For Moltmann, there is something profoundly suspect about any claim of God’s eternal glory that itself is not a dynamic process of perpetual agonistic overcoming in the very midst of the history of God himself in the unfolding of human and creational time. As Moltmann has it, therefore, in contrast to Hart, the crucified God in his triune fullness unequivocally embraces the pain and shame of the cross as the provocative and exceedingly risky means of its transcendence in the resurrection and ultimate promise of the final eschaton that on his reading the Spirit brings to fruition.

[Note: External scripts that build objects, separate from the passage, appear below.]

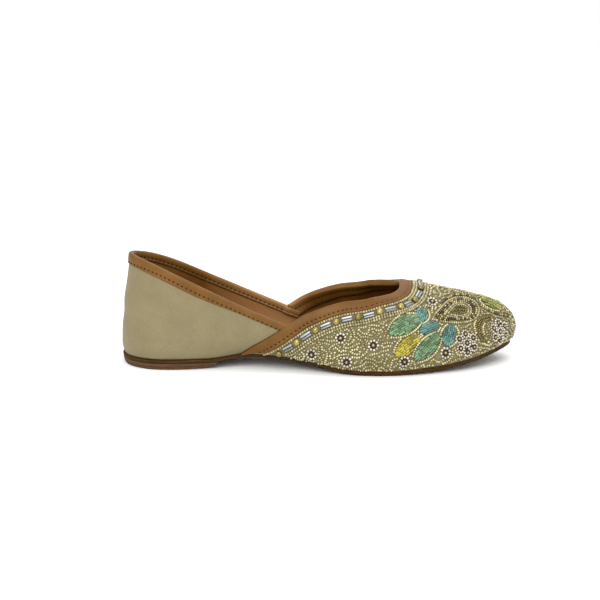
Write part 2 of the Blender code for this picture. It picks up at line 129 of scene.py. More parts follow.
# One row for each rib of the last, from the middle of the heel to the tip of the toe.
# along, top_along: shares of SOLE_LENGTH.
# outer, inner: the sole's half width on each side. top_out: the half width at the top of the rib. swell,
# shoulder: how far the rib is drawn out low down and near its top. All are shares of half of BALL_WIDTH.
# lift, drop: how far those two pulls reach up and down, as shares of the rib's height.
# top_up: share of the way up between the heights of the two ends of the rib's stretch.
# fan: how far the upper pull turns towards the toe.
Rib = namedtuple("Rib", "along outer inner swell lift top_along top_out top_up shoulder drop fan")
RIBS = (
    Rib(0.000, 0.000, 0.000, 0.092, 0.110, 0.0235, 0.000, 1.000, 0.076, 0.400, 0.00),
    Rib(0.020, 0.382, 0.382, 0.094, 0.115, 0.0356, 0.190, 0.985, 0.072, 0.400, 0.00),
    Rib(0.071, 0.618, 0.612, 0.098, 0.135, 0.0749, 0.381, 0.915, 0.064, 0.400, 0.00),
    Rib(0.134, 0.674, 0.660, 0.104, 0.165, 0.1336, 0.520, 0.777, 0.060, 0.400, 0.00),
    Rib(0.223, 0.619, 0.600, 0.138, 0.165, 0.2186, 0.600, 0.544, 0.048, 0.420, 0.00),
    Rib(0.316, 0.536, 0.500, 0.179, 0.165, 0.3117, 0.672, 0.291, 0.040, 0.440, 0.00),
    Rib(0.405, 0.607, 0.540, 0.202, 0.190, 0.4239, 0.707, 0.000, 0.050, 0.380, 0.00),
    Rib(0.486, 0.774, 0.705, 0.202, 0.165, 0.4818, 0.681, 0.383, 0.119, 0.380, 0.00),
    Rib(0.567, 0.936, 0.875, 0.188, 0.155, 0.5587, 0.650, 0.644, 0.200, 0.270, 0.00),
    Rib(0.640, 1.000, 0.980, 0.172, 0.160, 0.6316, 0.605, 0.765, 0.287, 0.199, 0.05),
    Rib(0.696, 0.990, 1.000, 0.167, 0.180, 0.6560, 0.410, 0.896, 0.568, 0.136, 0.12),
    Rib(0.741, 0.957, 0.985, 0.165, 0.200, 0.6780, 0.165, 0.966, 0.757, 0.088, 0.25),
    Rib(0.785, 0.895, 0.935, 0.155, 0.220, 0.7138, 0.000, 1.000, 0.590, 0.038, 0.40),
    Rib(0.850, 0.776, 0.825, 0.155, 0.260, 0.7935, 0.000, 0.741, 0.500, 0.000, 0.40),
    Rib(0.911, 0.595, 0.640, 0.143, 0.330, 0.8623, 0.000, 0.481, 0.405, 0.000, 0.30),
    Rib(0.960, 0.381, 0.410, 0.131, 0.360, 0.9150, 0.000, 0.244, 0.333, 0.000, 0.20),
    Rib(0.990, 0.181, 0.195, 0.128, 0.360, 0.9433, 0.000, 0.067, 0.286, 0.000, 0.10),
    Rib(1.000, 0.000, 0.000, 0.124, 0.350, 0.9534, 0.000, 0.000, 0.262, 0.000, 0.00),
)
NOTCH = 6
THROAT = 12
TIP = len(RIBS) - 1
SLIGHT = 0.02
SLIGHT_STEP = 0.001

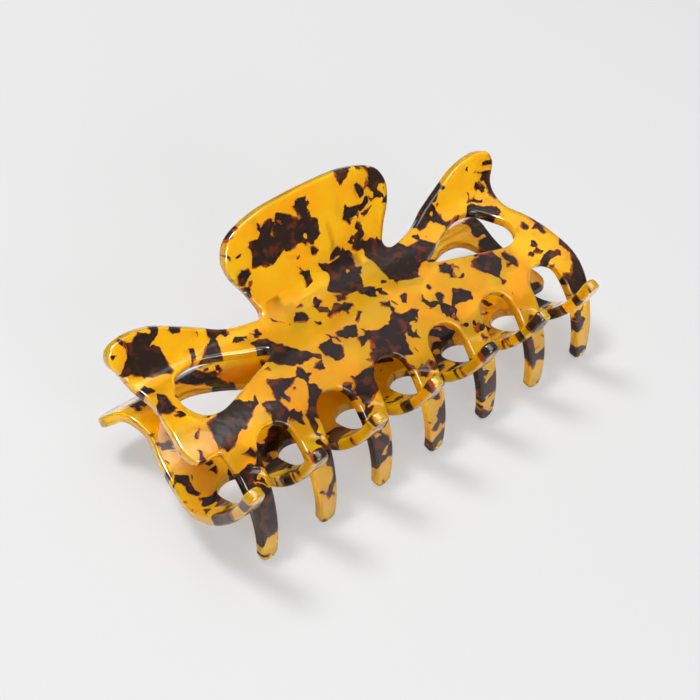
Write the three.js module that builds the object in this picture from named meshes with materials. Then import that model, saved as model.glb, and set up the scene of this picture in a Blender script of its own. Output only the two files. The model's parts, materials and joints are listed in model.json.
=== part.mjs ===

This persisting dialectical dynamic within the stream of time as well as in the diversity of the divergent Trinitarian functions in the midst of its interactions in history is crucial to Moltmann, without which in the most fundamental sense, there would be no triune God as revealed most fully in the New Testament. In contrast, Hart emphasizes at least the possibility of a perpetual indwelling of the infinite Spirit of God manifested within creation (deification) in which God’s apatheia does not result in dialectic contradiction as a result of human suffering and evil. This is so on Hart’s reading even as contradiction in creation is a consequence of an all-too-common occurrence of human sin, but not of the intrinsic nature of creation, itself.
The difference between the two can also be parsed in that Moltmann focuses primarily on what he refers to as “the history of God” within the context of human and creaturely time leading to, but not, extending in his theology, in any dynamic sense beyond the eschaton (1 Cor 15:28). For Hart, by contrast, the starting point is the eternal significance of God’s ontological reality and the appropriation of his glory in human and creaturely time. The difference in emphases has a great deal to do with how the transcendent/immanent manifestations of God’s revelation are perceived in which neither Hart nor Moltmann take a strictly polar approach even as each pulls very strongly toward one pole (apatheia) or the other (pathos) as theological starting point for very compelling reasons that go to the heart of their respective projects.